Exercise inputs =>
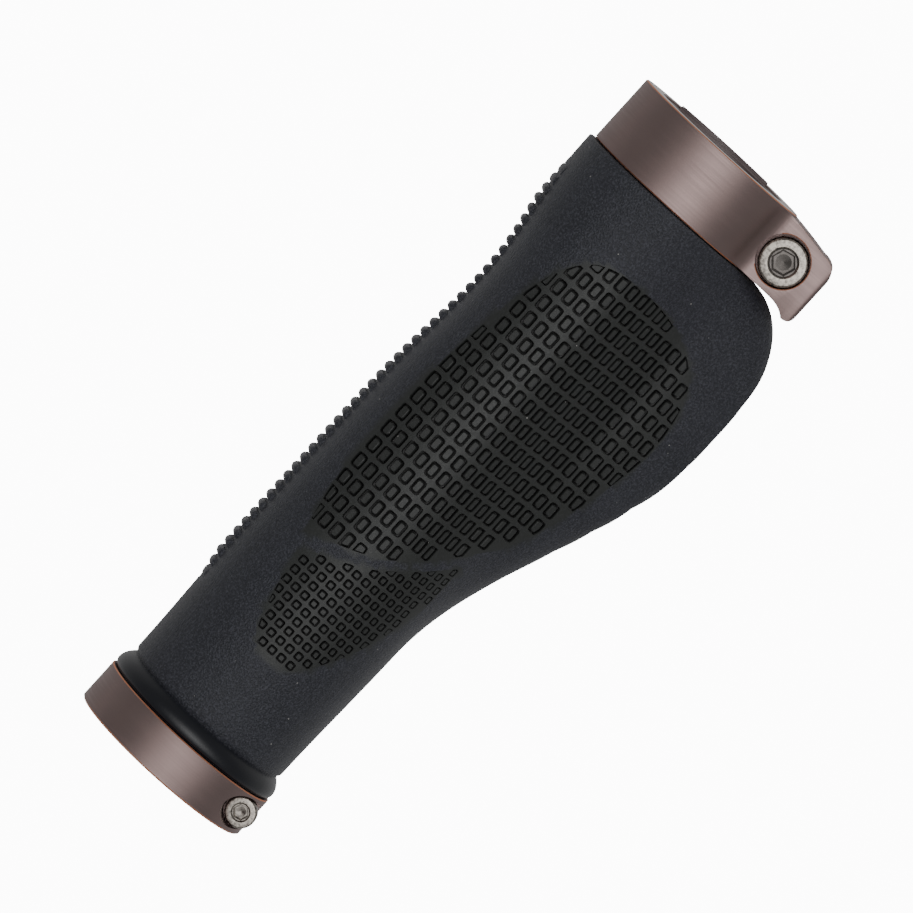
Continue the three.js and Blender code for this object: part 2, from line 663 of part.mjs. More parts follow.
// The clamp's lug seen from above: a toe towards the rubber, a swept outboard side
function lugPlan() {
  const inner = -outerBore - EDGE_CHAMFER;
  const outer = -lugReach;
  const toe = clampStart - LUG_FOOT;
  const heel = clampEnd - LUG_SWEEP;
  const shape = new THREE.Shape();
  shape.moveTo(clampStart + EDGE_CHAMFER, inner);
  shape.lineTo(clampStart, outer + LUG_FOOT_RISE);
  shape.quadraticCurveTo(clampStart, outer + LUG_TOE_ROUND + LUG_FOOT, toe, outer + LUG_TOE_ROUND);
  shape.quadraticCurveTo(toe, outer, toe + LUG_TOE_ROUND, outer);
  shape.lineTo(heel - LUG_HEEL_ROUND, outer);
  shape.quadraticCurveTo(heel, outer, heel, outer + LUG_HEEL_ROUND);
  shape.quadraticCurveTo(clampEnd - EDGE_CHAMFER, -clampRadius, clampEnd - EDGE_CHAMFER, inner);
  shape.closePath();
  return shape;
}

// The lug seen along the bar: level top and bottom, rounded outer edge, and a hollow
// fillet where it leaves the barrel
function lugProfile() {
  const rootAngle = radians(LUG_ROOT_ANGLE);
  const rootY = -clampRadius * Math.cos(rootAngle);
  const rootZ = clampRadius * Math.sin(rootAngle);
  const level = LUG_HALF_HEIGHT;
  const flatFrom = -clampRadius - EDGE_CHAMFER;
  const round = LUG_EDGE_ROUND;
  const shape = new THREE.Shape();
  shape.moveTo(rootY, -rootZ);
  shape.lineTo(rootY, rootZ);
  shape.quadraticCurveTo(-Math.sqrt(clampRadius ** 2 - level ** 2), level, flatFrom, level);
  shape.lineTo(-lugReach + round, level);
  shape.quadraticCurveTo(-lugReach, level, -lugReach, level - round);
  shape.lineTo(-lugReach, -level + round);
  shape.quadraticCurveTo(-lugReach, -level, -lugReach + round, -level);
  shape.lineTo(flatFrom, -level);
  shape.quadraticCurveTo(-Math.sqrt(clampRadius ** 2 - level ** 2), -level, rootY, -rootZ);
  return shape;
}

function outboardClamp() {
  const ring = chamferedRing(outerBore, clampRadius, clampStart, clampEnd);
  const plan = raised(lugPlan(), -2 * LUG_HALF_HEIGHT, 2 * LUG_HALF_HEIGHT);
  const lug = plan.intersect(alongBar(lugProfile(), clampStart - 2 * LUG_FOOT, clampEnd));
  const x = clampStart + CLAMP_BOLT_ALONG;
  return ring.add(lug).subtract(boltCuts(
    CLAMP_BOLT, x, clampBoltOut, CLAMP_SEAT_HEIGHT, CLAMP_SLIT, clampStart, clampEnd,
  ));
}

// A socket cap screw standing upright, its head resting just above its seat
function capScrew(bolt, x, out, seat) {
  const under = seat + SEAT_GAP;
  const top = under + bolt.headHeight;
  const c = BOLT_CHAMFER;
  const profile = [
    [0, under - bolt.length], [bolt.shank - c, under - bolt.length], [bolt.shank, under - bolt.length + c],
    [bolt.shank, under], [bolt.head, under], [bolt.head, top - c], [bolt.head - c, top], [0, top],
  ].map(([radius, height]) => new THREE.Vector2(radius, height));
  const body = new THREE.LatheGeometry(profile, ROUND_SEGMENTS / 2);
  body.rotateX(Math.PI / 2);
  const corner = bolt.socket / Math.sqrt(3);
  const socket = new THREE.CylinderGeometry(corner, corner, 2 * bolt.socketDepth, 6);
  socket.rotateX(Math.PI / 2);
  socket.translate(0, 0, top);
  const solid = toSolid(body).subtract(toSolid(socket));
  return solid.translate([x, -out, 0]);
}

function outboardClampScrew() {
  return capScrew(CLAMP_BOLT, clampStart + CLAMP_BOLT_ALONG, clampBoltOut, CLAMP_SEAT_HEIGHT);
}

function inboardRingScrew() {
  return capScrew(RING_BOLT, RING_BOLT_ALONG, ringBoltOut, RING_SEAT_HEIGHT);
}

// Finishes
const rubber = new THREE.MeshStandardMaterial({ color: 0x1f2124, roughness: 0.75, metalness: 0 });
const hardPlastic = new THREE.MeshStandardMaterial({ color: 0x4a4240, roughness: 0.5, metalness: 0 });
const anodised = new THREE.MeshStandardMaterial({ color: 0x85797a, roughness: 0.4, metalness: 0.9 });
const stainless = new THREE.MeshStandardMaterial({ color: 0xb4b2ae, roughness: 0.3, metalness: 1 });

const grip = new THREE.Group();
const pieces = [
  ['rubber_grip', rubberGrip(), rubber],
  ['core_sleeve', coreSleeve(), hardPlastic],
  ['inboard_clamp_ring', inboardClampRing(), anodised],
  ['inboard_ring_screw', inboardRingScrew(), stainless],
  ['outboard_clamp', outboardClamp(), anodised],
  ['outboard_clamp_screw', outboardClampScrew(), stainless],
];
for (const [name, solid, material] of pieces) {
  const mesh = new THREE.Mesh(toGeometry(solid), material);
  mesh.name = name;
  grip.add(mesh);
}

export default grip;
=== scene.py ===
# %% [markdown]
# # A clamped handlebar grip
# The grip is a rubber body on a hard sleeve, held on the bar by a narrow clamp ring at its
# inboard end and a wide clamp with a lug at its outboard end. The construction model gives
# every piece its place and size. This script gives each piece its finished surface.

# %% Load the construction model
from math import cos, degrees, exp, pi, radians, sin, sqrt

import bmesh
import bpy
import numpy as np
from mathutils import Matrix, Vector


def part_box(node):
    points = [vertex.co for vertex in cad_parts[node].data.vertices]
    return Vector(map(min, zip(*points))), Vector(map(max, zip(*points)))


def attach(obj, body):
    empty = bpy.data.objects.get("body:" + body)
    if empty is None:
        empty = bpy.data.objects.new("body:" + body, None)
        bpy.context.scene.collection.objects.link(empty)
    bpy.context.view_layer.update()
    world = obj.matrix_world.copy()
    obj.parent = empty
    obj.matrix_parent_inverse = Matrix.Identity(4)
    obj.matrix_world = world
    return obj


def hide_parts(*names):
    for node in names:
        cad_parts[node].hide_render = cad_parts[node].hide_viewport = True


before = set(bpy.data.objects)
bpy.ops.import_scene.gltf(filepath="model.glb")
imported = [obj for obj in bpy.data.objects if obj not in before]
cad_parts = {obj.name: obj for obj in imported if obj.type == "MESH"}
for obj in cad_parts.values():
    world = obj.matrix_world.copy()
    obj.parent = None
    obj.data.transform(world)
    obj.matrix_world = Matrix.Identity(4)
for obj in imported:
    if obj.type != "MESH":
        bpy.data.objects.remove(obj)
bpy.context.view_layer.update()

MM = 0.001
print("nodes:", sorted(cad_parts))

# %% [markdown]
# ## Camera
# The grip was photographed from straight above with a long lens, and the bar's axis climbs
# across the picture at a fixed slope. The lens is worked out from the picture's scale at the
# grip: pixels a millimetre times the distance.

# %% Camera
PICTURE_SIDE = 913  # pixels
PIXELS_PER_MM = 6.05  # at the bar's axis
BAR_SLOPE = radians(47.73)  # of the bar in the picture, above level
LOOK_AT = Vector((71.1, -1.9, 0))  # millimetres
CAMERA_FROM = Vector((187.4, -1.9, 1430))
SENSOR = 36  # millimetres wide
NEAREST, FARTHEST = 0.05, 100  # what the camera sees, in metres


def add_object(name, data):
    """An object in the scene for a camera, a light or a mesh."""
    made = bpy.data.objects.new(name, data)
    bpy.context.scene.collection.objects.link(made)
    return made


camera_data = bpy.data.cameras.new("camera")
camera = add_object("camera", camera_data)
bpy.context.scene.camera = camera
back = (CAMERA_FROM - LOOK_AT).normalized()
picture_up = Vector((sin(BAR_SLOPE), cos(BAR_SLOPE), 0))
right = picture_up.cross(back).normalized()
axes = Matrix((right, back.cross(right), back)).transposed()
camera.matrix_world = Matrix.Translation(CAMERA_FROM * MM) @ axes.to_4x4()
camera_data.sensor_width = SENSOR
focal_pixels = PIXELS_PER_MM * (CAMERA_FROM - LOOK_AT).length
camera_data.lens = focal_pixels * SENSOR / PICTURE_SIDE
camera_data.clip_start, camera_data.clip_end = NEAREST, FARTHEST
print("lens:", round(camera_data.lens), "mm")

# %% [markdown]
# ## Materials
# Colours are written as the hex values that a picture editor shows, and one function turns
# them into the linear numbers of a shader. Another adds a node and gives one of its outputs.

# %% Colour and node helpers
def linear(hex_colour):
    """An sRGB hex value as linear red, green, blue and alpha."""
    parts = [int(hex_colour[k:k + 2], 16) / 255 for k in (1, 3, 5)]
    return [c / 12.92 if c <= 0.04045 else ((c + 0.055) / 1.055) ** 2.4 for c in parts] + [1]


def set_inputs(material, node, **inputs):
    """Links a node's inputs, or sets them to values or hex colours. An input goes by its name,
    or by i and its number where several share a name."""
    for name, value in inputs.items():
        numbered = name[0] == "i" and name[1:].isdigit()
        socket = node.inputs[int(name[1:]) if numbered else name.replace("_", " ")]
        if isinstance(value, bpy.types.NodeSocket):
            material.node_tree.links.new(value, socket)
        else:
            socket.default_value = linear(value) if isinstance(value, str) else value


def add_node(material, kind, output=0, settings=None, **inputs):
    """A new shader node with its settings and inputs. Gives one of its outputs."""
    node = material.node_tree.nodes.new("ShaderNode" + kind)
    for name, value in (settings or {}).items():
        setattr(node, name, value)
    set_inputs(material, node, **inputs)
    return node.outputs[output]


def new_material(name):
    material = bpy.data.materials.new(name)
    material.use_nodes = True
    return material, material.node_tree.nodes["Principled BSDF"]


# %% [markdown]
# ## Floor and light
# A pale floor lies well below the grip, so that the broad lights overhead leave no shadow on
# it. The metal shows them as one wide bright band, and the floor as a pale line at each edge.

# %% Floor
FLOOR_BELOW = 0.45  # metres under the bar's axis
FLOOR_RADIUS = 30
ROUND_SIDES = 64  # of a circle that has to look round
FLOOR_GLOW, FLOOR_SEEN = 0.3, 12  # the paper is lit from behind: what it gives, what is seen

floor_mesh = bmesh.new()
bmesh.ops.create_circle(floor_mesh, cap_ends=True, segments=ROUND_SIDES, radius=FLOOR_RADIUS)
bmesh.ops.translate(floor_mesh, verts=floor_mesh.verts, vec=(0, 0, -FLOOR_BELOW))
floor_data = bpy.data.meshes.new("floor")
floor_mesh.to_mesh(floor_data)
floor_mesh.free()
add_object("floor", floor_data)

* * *

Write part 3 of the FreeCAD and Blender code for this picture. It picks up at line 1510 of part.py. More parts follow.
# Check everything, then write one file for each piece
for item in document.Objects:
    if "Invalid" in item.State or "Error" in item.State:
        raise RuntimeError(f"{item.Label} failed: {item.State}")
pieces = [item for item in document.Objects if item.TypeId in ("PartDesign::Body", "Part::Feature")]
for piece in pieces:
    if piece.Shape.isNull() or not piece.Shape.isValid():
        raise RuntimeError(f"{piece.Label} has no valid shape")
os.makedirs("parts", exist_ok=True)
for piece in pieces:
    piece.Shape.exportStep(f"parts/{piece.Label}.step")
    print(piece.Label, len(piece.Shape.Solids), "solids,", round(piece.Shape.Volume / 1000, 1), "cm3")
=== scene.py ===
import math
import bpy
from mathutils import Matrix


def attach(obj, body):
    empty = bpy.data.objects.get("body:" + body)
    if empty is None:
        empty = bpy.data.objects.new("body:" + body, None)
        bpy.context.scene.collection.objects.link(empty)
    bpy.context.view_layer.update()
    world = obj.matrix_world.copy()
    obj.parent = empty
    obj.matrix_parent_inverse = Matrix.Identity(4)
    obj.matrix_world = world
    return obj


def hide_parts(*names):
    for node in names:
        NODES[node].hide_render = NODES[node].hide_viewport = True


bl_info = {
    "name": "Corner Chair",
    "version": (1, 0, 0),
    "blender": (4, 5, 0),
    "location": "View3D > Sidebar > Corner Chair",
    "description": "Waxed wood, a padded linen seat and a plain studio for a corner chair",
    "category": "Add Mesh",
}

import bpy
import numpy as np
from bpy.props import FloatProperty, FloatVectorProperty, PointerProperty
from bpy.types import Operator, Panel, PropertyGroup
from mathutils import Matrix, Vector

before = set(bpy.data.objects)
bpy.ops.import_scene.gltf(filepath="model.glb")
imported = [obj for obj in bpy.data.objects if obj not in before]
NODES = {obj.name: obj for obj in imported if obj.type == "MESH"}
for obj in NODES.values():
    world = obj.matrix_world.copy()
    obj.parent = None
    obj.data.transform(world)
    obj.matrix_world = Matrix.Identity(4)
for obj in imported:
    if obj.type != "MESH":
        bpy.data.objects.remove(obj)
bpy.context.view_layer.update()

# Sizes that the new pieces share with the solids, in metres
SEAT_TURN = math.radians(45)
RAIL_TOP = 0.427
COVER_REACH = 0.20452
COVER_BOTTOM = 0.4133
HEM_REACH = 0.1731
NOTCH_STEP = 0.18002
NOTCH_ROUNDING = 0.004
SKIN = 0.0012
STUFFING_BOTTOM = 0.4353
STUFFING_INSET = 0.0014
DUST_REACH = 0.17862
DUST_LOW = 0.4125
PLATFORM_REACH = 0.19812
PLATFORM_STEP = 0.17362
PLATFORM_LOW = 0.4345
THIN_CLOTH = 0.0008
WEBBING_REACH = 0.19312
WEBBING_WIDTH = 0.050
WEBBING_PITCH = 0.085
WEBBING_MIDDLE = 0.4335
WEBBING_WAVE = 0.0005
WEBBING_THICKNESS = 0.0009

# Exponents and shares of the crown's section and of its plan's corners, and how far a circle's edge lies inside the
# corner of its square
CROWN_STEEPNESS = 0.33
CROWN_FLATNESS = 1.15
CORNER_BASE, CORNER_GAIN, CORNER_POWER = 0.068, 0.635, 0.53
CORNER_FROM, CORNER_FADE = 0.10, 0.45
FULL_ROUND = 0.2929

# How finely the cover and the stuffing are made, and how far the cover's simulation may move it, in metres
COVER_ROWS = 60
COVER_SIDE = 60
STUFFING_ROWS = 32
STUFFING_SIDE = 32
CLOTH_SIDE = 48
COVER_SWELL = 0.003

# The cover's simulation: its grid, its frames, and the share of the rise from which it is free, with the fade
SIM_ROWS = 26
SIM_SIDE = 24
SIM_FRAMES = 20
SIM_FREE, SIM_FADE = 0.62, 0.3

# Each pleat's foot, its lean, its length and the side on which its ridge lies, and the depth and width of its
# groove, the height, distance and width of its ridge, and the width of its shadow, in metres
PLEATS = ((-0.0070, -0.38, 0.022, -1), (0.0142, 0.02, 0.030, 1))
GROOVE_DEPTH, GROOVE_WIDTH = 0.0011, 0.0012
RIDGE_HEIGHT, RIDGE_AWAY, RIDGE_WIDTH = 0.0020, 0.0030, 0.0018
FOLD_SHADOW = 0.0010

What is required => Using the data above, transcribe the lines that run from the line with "const mesh = new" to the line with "points = [vertex.co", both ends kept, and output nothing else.

Solved exercise =>
  const mesh = new THREE.Mesh(toGeometry(solid), material);
  mesh.name = name;
  grip.add(mesh);
}

export default grip;
=== scene.py ===
# %% [markdown]
# # A clamped handlebar grip
# The grip is a rubber body on a hard sleeve, held on the bar by a narrow clamp ring at its
# inboard end and a wide clamp with a lug at its outboard end. The construction model gives
# every piece its place and size. This script gives each piece its finished surface.

# %% Load the construction model
from math import cos, degrees, exp, pi, radians, sin, sqrt

import bmesh
import bpy
import numpy as np
from mathutils import Matrix, Vector


def part_box(node):
    points = [vertex.co for vertex in cad_parts[node].data.vertices]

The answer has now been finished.